Technicians have overcome the latest setback in the race to locate the trapped toddler, and miners are getting ready to go down to a depth of 60 meters

Julen Rosello
Heavy machinery being used to reach Julen.

At 6am on Wednesday, rescuers finished resizing a vertical shaft made in an effort to reach Julen Roselló, a two-year-old boy who fell down a borehole in southern Spain on January 13.

Hopes that a team of specialists would go down the tunnel on Tuesday were dashed when the pipe used to case the shaft got stuck at a depth of 40 meters, 20 meters short of the target. The casing is meant to protect the miners, who will be lowered into the tunnel in search of the toddler.

Members of the Hunosa Mining Rescue Brigade are now getting ready to be lowered in teams of two and dig a four-meter gallery to connect with the borehole, a laborious task that will performed in 40- to 60-minute shifts and which is expected to take around 24 hours.

Members of the mining rescue team that will go down the shaft.
Members of the mining rescue team that will go down the shaft.

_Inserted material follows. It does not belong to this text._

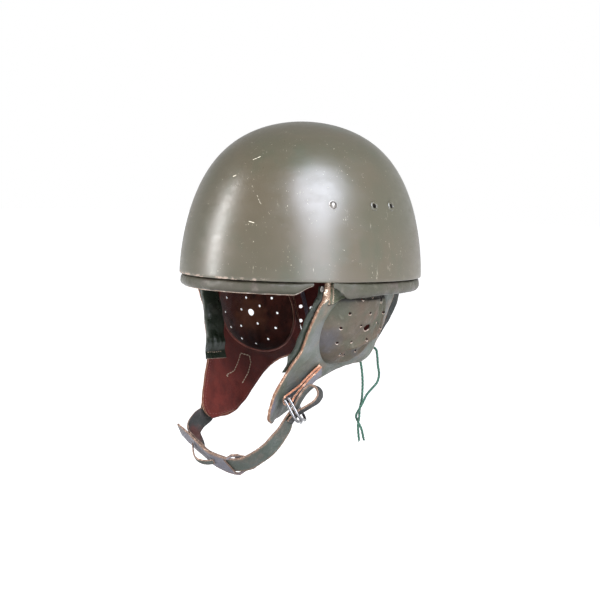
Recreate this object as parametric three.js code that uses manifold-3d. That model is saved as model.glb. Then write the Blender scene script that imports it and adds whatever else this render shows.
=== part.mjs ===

GTRES

The impromptu search effort, which has brought together hundreds of people and dozens of companies in Totalán, Málaga, has been described by lead engineer Ángel García Vidal as “not so much a rescue operation, as a work of humanitarian civil engineering.”

García Vidal, head of the Málaga delegation of the Association of Civil Engineers, has emerged as the leader of a search-and-rescue operation with no precedent in Spain.

The engineer Angel Garcia Vidal tallks to the media in Totalán.
The engineer Angel Garcia Vidal tallks to the media in Totalán. AFP

After being asked by the Civil Guard to inspect the narrow borehole that the child presumably fell into, located on a rural property in the Málaga countryside, García Vidal underscored the immense difficulties of bringing heavy machinery up an uneven hillside, then drilling in a rocky area without any preliminary geological studies to work with.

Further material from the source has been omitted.